Evening everyone.  Need a hand or direction.  I have an Austroflamm Integra gas insert (WHI-001339).  Over the past few month the fan didn't seem to blow as much air when turned up fully.  Yeserday, I turned the stove up to warm the house in the evening and the fan didn't blow any air... it just made a humming sound.  I imagine the blower motor has gone out, and will likely try to pull it in a weekend or two.  I'm having trouble finding (on the net) a company that handles the Integra gas insert.  Most only handle the pellet stove.  Can anyone direct me to a dealer.  We are attempting to put the house on the market next month and this needs to be fixed.

Thanks for any help.

Elliot


----------



## webbie (Jun 10, 2008)

The current importer and distributor for that brand is:
http://www.luckydistributing.com/

As you say, they are not bringing in the gas stuff any more, but I think you should be able to dig up parts. 
This page shows an integra blower:
http://www.stove-parts.net/Austroflamm_Parts_s/20.htm
(that is pellet, but it might be the same!)

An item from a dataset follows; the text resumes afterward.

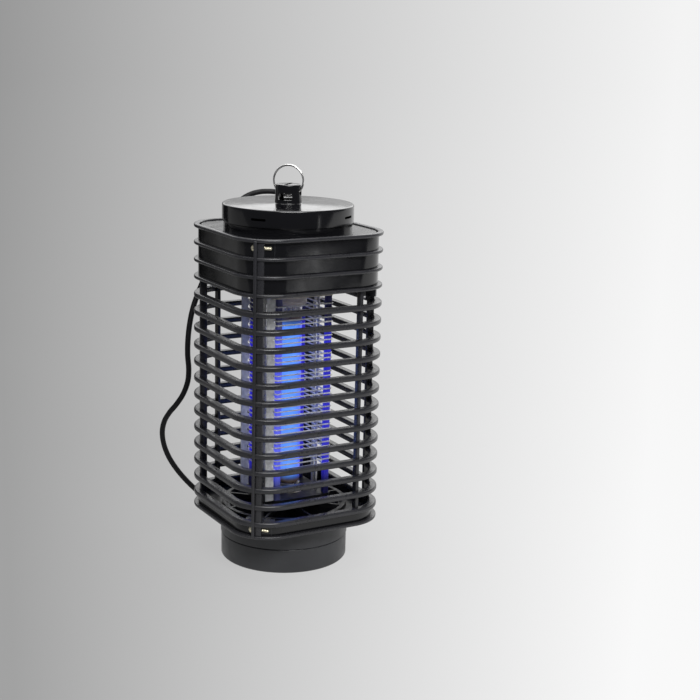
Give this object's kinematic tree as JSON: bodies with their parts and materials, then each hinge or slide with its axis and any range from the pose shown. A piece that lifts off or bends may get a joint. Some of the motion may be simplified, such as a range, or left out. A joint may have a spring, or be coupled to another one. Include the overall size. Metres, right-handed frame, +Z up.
{
  "type": "electric bug zapper",
  "caption": "Lantern-type electric insect killer: ringed black cage round an ultraviolet tube and a high-voltage wire grid, with a twist-off tray, hanging ring and mains lead.",
  "frame": {"origin": "centre of the tray's underside, on the surface that the zapper stands on", "axes": "+Z up; -Y is one face of the square cage, the cage's halves meet at the corners at -X -Y and +X +Y, and the lead leaves the cap towards +X +Y"},
  "size_m": [0.1451, 0.1765, 0.2785],
  "materials": {
    "black_gloss": "glossy black moulded ABS",
    "tray_plastic": "satin dark grey moulded plastic",
    "inner_plastic": "dull black heat-resistant plastic",
    "ivory_plastic": "off-white phenolic plastic",
    "post_plastic": "dark insulating posts lit blue by the lamp",
    "brass_plate": "yellow-passivated screws",
    "screw_steel": "zinc-plated steel",
    "ring_chrome": "bright nickel plating",
    "grid_wire": "galvanised steel wire",
    "strip_zinc": "pale galvanised strip",
    "tube_end": "pressed aluminium",
    "board_laminate": "green board laminate",
    "capacitor_film": "dipped film",
    "diode_epoxy": "black epoxy",
    "ferrite": "pressed ferrite",
    "uv_glass": "phosphor-coated glass, glowing blue-violet",
    "copper_wire": "lacquered copper",
    "lead_insulation": "silicone insulation",
    "cord_rubber": "black flexible sheath"
  },
  "bodies": {
    "lantern": {"cage_half_left": "black_gloss", "cage_half_right": "black_gloss", "cage_screws": "brass_plate", "top_cap": "black_gloss", "cord_grommet": "cord_rubber", "housing_floor": "inner_plastic", "floor_screws": "screw_steel", "circuit_board": "board_laminate", "board_screws": "screw_steel", "capacitors": "capacitor_film", "diodes": "diode_epoxy", "choke_core": "ferrite", "choke_winding": "copper_wire", "terminal_block": "ivory_plastic", "lead_wires": "lead_insulation", "grid_top_frame": "ivory_plastic", "lamp_socket_top": "ivory_plastic", "uv_tube": "uv_glass", "tube_cap_top": "tube_end", "tube_cap_bottom": "tube_end", "tube_pins": "screw_steel", "lamp_socket_bottom": "ivory_plastic", "grid_bottom_frame": "inner_plastic", "post_near": "post_plastic", "post_right": "post_plastic", "post_far": "post_plastic", "post_left": "post_plastic", "tie_rods": "screw_steel", "live_wires": "grid_wire", "neutral_wires": "grid_wire", "live_bus": "strip_zinc", "neutral_bus": "strip_zinc", "spider_frame": "inner_plastic", "bottom_pan": "tray_plastic", "mains_cord": "cord_rubber", "cord_coil": "cord_rubber", "plug_lead": "cord_rubber", "plug_sleeve": "cord_rubber", "plug_body": "cord_rubber", "plug_pins": "ring_chrome"},
    "hanging_ring": {"hanging_ring": "ring_chrome"},
    "catch_tray": {"catch_tray": "tray_plastic"}
  },
  "joints": [
    {"name": "hanging_ring_swing", "type": "hinge", "parent": "lantern", "child": "hanging_ring", "pos_m": [0, 0, 0.2604], "axis": [0.7071, -0.7071, 0], "range_deg": [-85, 85]},
    {"name": "tray_twist", "type": "hinge", "parent": "lantern", "child": "catch_tray", "pos_m": [0, 0, 0.01], "axis": [0, 0, 1], "range_deg": [0, 30]}
  ]
}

Also, you might get lucky when you take it apart - I have sometimes found that dust clogs these things up after awhile and makes starting difficult. 

If you cannot dig the part up, taking the numbers off the blower or bringing it into a Granger supply house (nationwide) can usually get you a similar replacement.

Also, try these folks
http://energypartsplus.com/

they also show the pellet blower, but are quite knowledgeable about parts in general


----------



## R&D Guy (Jun 11, 2008)

Webmaster said:
			
		

> Also, you might get lucky when you take it apart - I have sometimes found that dust clogs these things up after awhile and makes starting difficult.



Agreed, if you are hearing a humming noise it could be that something is stuck in the blades, sometimes a wire gets sucked in.  Also, if you can't get anywhere with the fireplace maker, you might also try seeing what info you can get off the blower itself.  Since Australia uses a different voltage and hertz than found in the US, the blowers mfg can likely be found on the internet and have reps in the US willing to help you out.

Lastly - a lot of gas fireplaces have the blower as an option.  I'd think you could just remove it.


----------



## jtp10181 (Jun 11, 2008)

Unless there is a safty system that wont let the fireplace run without the blower then its an optional item. Since you are selling the house, if the it turns out the blower is broken I would just yank it out and toss it. No one needs to know it used to have a blower.


----------